In my previous post I illustrated how large scale Internet measurements can offer a unique glimpse at events unfolding in the physical world. In particular, I focused on some specific remote access services such as the Remote Desktop Protocol (RDP), as well as other MS Windows specific software services and highlighted recent trends in those datasets that were reflective of changes in the physical world in the more recent time frame.
In response to that article I received several questions asking the next logical questions:
As it turns out, it is possible to obtain further insights by taking a deeper dive into the underlying data. Below I highlight some interesting observations that reveal a much more nuanced story than can be expressed by simple aggregate global counts. We will focus on just the data related to RDP as this seems to be of the the highest interest and relevance.

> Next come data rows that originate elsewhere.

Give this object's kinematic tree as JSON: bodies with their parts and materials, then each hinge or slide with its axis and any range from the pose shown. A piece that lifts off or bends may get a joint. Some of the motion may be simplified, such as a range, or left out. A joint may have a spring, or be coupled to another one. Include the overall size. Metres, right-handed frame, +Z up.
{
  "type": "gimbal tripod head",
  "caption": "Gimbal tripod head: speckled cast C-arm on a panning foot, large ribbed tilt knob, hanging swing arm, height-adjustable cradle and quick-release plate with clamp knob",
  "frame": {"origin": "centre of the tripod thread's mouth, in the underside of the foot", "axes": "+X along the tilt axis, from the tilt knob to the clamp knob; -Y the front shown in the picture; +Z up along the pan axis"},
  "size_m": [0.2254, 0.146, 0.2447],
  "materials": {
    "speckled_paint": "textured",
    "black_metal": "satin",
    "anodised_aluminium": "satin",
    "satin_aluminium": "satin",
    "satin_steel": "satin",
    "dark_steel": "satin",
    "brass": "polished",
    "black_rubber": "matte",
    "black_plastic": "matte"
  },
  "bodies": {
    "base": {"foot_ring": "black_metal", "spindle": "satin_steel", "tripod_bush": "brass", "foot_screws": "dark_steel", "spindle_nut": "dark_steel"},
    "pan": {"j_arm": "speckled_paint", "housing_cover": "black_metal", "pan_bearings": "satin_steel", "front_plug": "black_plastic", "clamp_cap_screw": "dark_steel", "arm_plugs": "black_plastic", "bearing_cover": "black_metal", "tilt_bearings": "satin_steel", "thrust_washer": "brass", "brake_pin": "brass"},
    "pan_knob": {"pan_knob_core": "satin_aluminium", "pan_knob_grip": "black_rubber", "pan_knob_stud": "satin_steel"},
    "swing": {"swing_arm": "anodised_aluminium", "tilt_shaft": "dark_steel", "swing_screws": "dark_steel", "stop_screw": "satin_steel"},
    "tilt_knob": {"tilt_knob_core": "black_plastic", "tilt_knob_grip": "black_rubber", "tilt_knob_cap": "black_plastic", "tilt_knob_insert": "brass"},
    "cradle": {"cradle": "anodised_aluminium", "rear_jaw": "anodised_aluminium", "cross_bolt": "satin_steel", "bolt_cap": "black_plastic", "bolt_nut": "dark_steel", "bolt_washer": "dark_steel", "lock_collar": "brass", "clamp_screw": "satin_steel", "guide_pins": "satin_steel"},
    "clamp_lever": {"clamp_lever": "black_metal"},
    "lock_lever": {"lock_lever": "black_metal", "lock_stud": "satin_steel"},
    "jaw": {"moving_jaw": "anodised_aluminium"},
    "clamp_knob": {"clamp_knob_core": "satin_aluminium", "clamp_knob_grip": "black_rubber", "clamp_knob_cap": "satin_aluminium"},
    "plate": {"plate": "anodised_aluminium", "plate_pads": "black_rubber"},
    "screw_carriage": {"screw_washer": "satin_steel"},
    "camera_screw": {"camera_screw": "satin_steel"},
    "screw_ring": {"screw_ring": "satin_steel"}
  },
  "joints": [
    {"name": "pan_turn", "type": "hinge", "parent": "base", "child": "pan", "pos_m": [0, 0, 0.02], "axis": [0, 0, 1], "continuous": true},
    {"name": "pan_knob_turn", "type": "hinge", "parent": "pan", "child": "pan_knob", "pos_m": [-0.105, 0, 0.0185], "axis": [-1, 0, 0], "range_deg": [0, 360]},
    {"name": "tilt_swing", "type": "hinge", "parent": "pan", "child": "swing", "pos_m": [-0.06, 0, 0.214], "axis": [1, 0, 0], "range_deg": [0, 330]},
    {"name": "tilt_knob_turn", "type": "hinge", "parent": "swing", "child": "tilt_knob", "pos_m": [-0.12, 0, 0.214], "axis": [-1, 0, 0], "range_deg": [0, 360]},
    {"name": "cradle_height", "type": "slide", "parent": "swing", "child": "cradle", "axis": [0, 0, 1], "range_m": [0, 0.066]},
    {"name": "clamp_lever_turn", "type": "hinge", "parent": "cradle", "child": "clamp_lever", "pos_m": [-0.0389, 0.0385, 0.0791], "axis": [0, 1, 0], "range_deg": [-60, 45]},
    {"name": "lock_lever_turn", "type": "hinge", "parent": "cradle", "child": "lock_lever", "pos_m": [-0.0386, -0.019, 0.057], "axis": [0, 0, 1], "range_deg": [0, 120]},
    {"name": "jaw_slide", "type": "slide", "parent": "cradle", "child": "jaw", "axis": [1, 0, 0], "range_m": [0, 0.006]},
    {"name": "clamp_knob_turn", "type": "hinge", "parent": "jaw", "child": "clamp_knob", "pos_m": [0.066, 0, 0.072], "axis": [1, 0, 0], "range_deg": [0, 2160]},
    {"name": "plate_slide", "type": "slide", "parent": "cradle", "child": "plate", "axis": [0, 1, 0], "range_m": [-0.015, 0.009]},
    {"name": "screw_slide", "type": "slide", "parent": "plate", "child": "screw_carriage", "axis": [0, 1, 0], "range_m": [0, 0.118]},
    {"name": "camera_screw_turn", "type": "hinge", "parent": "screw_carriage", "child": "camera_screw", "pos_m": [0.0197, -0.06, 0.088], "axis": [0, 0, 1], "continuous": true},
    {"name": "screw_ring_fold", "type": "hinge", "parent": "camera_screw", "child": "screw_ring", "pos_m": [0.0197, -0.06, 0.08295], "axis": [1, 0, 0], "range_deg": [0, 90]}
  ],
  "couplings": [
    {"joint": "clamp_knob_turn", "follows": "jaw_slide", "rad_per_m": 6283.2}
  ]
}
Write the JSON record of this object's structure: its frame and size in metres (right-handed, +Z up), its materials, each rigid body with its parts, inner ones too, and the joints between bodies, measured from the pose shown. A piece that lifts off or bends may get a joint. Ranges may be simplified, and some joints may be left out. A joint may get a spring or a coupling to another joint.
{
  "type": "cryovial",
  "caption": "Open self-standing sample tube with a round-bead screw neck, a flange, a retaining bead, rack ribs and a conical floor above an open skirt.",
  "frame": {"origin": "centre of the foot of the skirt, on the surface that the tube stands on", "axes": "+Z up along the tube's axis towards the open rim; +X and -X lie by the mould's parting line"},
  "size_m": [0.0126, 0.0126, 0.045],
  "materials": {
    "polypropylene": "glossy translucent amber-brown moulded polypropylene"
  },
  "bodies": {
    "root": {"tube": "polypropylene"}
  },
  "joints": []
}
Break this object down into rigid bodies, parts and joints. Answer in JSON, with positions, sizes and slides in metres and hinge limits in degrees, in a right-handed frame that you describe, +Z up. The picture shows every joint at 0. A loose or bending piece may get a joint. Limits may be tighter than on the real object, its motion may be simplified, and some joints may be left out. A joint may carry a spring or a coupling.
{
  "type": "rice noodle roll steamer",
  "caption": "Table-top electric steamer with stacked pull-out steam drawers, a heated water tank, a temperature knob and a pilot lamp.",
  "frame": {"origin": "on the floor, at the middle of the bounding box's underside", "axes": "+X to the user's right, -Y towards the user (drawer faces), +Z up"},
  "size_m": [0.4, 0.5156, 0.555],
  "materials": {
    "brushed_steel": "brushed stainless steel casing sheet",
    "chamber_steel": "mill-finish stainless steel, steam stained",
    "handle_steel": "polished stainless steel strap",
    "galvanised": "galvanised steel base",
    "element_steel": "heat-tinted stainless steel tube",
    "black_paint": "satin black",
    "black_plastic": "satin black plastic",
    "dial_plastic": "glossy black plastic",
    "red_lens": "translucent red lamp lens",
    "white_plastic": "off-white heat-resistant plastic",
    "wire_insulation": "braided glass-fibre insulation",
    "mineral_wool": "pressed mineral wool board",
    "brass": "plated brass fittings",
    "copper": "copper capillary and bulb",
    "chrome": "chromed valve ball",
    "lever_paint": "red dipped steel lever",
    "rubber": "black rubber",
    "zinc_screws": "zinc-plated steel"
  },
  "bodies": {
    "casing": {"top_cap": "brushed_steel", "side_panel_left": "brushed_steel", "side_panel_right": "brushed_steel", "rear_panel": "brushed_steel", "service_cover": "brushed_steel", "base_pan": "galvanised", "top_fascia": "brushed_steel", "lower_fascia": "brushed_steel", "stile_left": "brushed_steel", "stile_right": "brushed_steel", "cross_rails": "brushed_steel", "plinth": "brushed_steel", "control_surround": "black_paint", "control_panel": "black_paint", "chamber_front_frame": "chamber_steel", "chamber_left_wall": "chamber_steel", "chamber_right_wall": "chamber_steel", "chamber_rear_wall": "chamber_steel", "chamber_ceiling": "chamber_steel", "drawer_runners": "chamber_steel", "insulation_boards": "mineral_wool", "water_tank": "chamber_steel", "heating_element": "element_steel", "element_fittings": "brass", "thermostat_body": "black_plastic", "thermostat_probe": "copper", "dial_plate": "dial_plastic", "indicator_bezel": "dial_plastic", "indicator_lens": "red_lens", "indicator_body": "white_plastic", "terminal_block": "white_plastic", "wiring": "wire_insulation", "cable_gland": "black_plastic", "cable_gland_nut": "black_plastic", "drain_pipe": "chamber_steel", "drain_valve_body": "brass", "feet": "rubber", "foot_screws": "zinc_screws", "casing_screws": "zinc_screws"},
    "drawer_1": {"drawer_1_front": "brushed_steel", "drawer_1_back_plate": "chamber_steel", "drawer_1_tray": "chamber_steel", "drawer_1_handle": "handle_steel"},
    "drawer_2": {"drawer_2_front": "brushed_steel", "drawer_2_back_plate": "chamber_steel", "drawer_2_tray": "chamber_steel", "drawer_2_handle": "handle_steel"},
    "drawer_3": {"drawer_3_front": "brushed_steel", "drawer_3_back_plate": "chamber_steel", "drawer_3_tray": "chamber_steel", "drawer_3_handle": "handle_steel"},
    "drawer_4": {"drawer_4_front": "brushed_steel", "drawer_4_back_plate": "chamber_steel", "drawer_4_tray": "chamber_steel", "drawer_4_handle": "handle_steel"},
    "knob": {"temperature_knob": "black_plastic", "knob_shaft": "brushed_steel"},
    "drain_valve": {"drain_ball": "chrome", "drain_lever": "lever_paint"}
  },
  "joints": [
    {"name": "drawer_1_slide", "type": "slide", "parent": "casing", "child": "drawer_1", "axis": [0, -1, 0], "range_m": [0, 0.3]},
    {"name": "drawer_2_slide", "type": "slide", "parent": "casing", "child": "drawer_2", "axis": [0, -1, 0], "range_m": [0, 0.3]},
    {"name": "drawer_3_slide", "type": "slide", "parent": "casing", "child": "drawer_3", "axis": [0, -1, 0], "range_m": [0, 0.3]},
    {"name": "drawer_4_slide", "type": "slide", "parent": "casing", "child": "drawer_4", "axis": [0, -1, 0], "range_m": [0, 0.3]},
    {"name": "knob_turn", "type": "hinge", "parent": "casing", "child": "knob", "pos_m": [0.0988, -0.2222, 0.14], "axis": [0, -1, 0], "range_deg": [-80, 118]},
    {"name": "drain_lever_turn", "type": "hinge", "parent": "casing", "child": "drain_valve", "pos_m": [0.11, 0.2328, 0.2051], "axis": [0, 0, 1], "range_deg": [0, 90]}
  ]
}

RDP Data Sub-population Distributions
The data presented previously illustrated a sudden decline in the total number of RDP hosts by the middle of March followed by a sudden increase by the end of March that persisted through August 2020. Digging deeper into this data, the chart below shows the distribution of IP addresses that responded positively to RDP services probes by their country of origin. Only the top 20 countries are shown in this chart. Out of a total of roughly 7M hosts, a third can be identified as originating from the US, and together with IP addresses identifiable as originating from China, that accounts for half of the total number of hosts. The chart below also shows the country distributions for samples taken from January, February, March, and August 2020. For countries like US, China, Germany, and Spain there is generally an increase in the number of RDP hosts as compared from the March to August. However, countries like Norway, Italy, Canada, and France, show a slight decline in the number of RDP hosts from March to August.
It is important to note that the timing choices in the above chart (one weekly sample from each month) skips over an interesting anomaly. This is intentionally done so as not to skew the chart and bias the underlying trends highlighted here. About this anomaly: from late March to late August 2020, a single organization, a large manufacturer of medical masks in the US, contributed over 800K host addresses to this dataset, and appeared to finally fix the misconfiguration by the last week of August. Other large contributors to this list include some of the largest technology and data hosting providers in each of the identified countries. The overall distribution has a very large tail and there are over 27K unique organizations globally that appear at least once on this list. Over 10K of these organization only appear 2 or fewer times on this list, and more than half appear 5 or fewer times.
The importance and value of this dataset lies in this tail end of the list rather than the top of the list where larger organizations are dominant. The tail provides us with misconfiguration information about a very large number of organizations all over the world, those that failed to understand and implement the proper way to lock down RDP services and make them inaccessible from the general public. The fact that some of the largest organizations in the world appear prominently at the top of the list highlights the fact that even these organizations are not immune to configuration errors and mistakes.
Longer Term Trends in RDP Internet Population
While the focus on the impact of the COVID-19 pandemic event on RDP data is an interesting and timely case study, it is important to remember that it should be interpreted in the context of broader long term trends which may dominate the future evolution of this dataset.
The chart above presents a longer term view of the RDP global host population. In the previous post I looked at just the section of the chart above labelled "2020", which represents data from Jan 2020 to Aug 2020. In that data we looked at the three distinct trends in the RDP host population data starting in Jan 2020. The initial drop in the RDP population, a sudden increase, and finally the relatively steady state. However, when we look further back in time, other interesting long range trends are also easily spotted.
Looking at data going back to 2018, there is a clear increasing trend in the RDP host population till mid 2019, at which point, the RDP host population starts to decline slightly. Over the course of 2018 the number of RDP hosts increases by 1.3M. The number of hosts peaks the week of 2019-05-20. This change in trend coincides with the release of CVE-2019-0708 (BlueKeep vulnerability) and the associated awareness and security patches that were published on 2019-05-14. There are roughly 1M fewer RDP hosts by the end of 2019 as compared to the peak in mid-May 2019. Therefore, we note that prior to 2020, the increased awareness of security issues related to RDP and other issues such as ransomware was creating a slightly downward trend in the overall population of RDP hosts on the Internet. This is a hopeful sign from a macroscopic perspective.
In this post I highlighted some interesting near term and longer term trends in the RDP dataset. It is important to take both into consideration when trying to understand and interpret macroscopic cyber risk trends. RDP misconfigurations is just one of the many ways in which we can obtain insights into an organization's cyber security readiness and cyber capabilities. Such misconfigurations have been shown to be indicative of an organization's likelihood of suffering a data breach or other cyber security incident. It is possible to obtain a much more refined view of what such large scale datasets mean, when they are broken down and mapped into various entities.